CR2 contains a value called the Page Fault Linear Address (PFLA). When a page fault occurs, the address that access was attempted on is stored in CR2.
The upper 20 bits of CR3 are called the Page Directory Base Register (PDBR). The PDBR holds the physical address of the page directory.
CR4 contains several flags controlling advanced features of the processor.
Paging is a special job that microprocessors can perform to make the available amount of memory in a system appear larger and more dynamic than it actually is. In a paging system, a certain amount of space may be laid aside on the hard drive (or on any secondary storage) called the swap file or swap partition. The virtual memory of the system is everything a program can access like memory, and includes physical RAM and the swap space.

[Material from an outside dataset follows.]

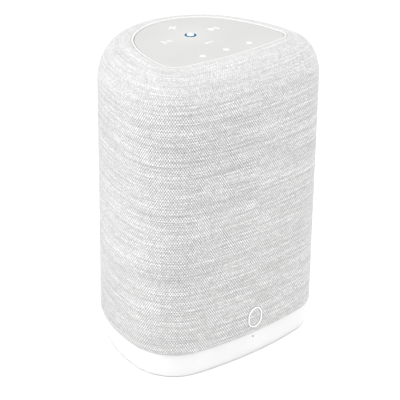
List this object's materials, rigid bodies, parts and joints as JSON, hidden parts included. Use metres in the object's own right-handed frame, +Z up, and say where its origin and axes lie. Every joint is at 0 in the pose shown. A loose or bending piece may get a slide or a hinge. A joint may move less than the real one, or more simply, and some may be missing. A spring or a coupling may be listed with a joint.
{
  "type": "smart speaker",
  "caption": "Fabric-covered two-way smart speaker, rounded-triangle plan, touch panel with lit ring on top, white base band and rear socket bay.",
  "frame": {"origin": "on the table, under the middle of the speaker's box", "axes": "+Z up, front faces -Y, rear sockets face +Y, +X to the right seen from the front"},
  "size_m": [0.1278, 0.1094, 0.183],
  "materials": {
    "cover_fabric": "heathered light grey and white woven speaker cloth",
    "cage_plastic": "moulded, matt",
    "cap_plastic": "moulded, matt",
    "trim_white": "satin white",
    "panel_white": "fine satin",
    "icon_white": "smooth translucent white",
    "ring_light": "diffusing light guide, lit",
    "circuit_board": "green solder mask",
    "led_package": "clear over white",
    "inner_plastic": "moulded, matt",
    "screw_steel": "zinc plated",
    "badge_plastic": "satin",
    "base_white": "satin white",
    "foot_rubber": "soft, matt",
    "insert_brass": "machined",
    "lens_dark": "dark tinted, polished",
    "gasket_foam": "closed-cell foam",
    "damping_wool": "loose polyester wadding",
    "basket_steel": "black powder coat",
    "cone_paper": "coated paper",
    "former_film": "amber film",
    "coil_copper": "enamelled copper wire",
    "surround_rubber": "matt rubber",
    "spider_cloth": "resin-treated cotton",
    "motor_steel": "zinc plated",
    "magnet_ferrite": "sintered ferrite",
    "magnet_plated": "nickel plated",
    "lead_insulation": "soft insulation",
    "faceplate_plastic": "moulded, matt",
    "dome_silk": "coated silk",
    "heatsink_aluminium": "extruded",
    "shield_metal": "tin-plated can",
    "psu_laminate": "paper laminate",
    "transformer_tape": "wrapped tape",
    "capacitor_sleeve": "shrink sleeve",
    "panel_grey": "fine moulded texture",
    "inlet_black": "moulded, matt",
    "pin_metal": "nickel plated",
    "jack_metal": "plated shell",
    "button_metal": "satin anodised"
  },
  "bodies": {
    "cabinet": {"fabric_sleeve": "cover_fabric", "grille_frame": "cage_plastic", "top_cap": "cap_plastic", "top_trim_ring": "trim_white", "touch_panel": "panel_white", "touch_icons": "icon_white", "status_ring": "ring_light", "touch_board": "circuit_board", "sensor_board": "circuit_board", "main_board": "circuit_board", "io_board": "circuit_board", "antennas": "circuit_board", "ring_leds": "led_package", "top_deck": "inner_plastic", "front_baffle": "inner_plastic", "cabinet_shell": "inner_plastic", "bass_port": "inner_plastic", "base_plate": "inner_plastic", "deck_screws": "screw_steel", "base_screws": "screw_steel", "baffle_screws": "screw_steel", "driver_screws": "screw_steel", "board_screws": "screw_steel", "rear_panel_screws": "screw_steel", "emblem": "badge_plastic", "base_ring": "base_white", "foot_pad": "foot_rubber", "threaded_insert": "insert_brass", "psu_standoffs": "insert_brass", "sensor_lens": "lens_dark", "cabinet_gasket": "gasket_foam", "damping_foam": "damping_wool", "woofer_basket": "basket_steel", "woofer_surround": "surround_rubber", "woofer_spider": "spider_cloth", "woofer_top_plate": "motor_steel", "woofer_yoke": "motor_steel", "tweeter_yoke": "motor_steel", "woofer_magnet": "magnet_ferrite", "tweeter_magnet": "magnet_plated", "speaker_leads": "lead_insulation", "tweeter_faceplate": "faceplate_plastic", "heatsink": "heatsink_aluminium", "wifi_module": "shield_metal", "psu_board": "psu_laminate", "psu_transformer": "transformer_tape", "psu_capacitors": "capacitor_sleeve", "bay_frame": "panel_grey", "rear_panel": "panel_grey", "mains_inlet": "inlet_black", "audio_jack": "inlet_black", "mains_pins": "pin_metal", "ethernet_jack": "jack_metal", "usb_jack": "jack_metal"},
    "woofer_cone": {"woofer_cone": "cone_paper", "woofer_dust_cap": "cone_paper", "coil_former": "former_film", "voice_coil": "coil_copper"},
    "tweeter_dome": {"tweeter_dome": "dome_silk"},
    "service_button": {"service_button": "button_metal"}
  },
  "joints": [
    {"name": "woofer_travel", "type": "slide", "parent": "cabinet", "child": "woofer_cone", "axis": [0, -1, 0], "range_m": [-0.003, 0.003], "stiffness_N_per_m": 1000, "deforming": ["woofer_surround", "woofer_spider"]},
    {"name": "tweeter_travel", "type": "slide", "parent": "cabinet", "child": "tweeter_dome", "axis": [0, -1, 0], "range_m": [-0.0003, 0.0003], "stiffness_N_per_m": 100},
    {"name": "button_press", "type": "slide", "parent": "cabinet", "child": "service_button", "axis": [0, -1, 0], "range_m": [0, 0.0008], "stiffness_N_per_m": 200}
  ]
}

The total virtual memory is broken down into chunks or pages of memory, each usually being 4096 bytes (although this number can be different on different systems). These pages can then be moved around throughout the virtual memory, and all pointers inside those pages will be automatically directed to point to the new locations by referencing them to a global paging directory that the microprocessor maintains. The pointer to the current paging directory is stored in the CR3 register.
A page fault occurs when the system attempts to read from a page that is marked as "not present" in the paging directory/table, when the system attempts to write data beyond the boundaries of a currently available page, or when any number of other errors occur in the paging system. When a page fault occurs, the accessed memory address is stored in the CR2 register.
Other Modes 
In addition to real, protected, and long modes, there are other modes that x86 processors can enter, for different uses :
- Virtual 8086 Mode: This is a mode in which application software that was written to run in real mode is executed under the supervision of a protected-mode, multi-tasking OS.
- System Management Mode: This mode enables the processor to perform system tasks, like power management, without disrupting the operating system or other software.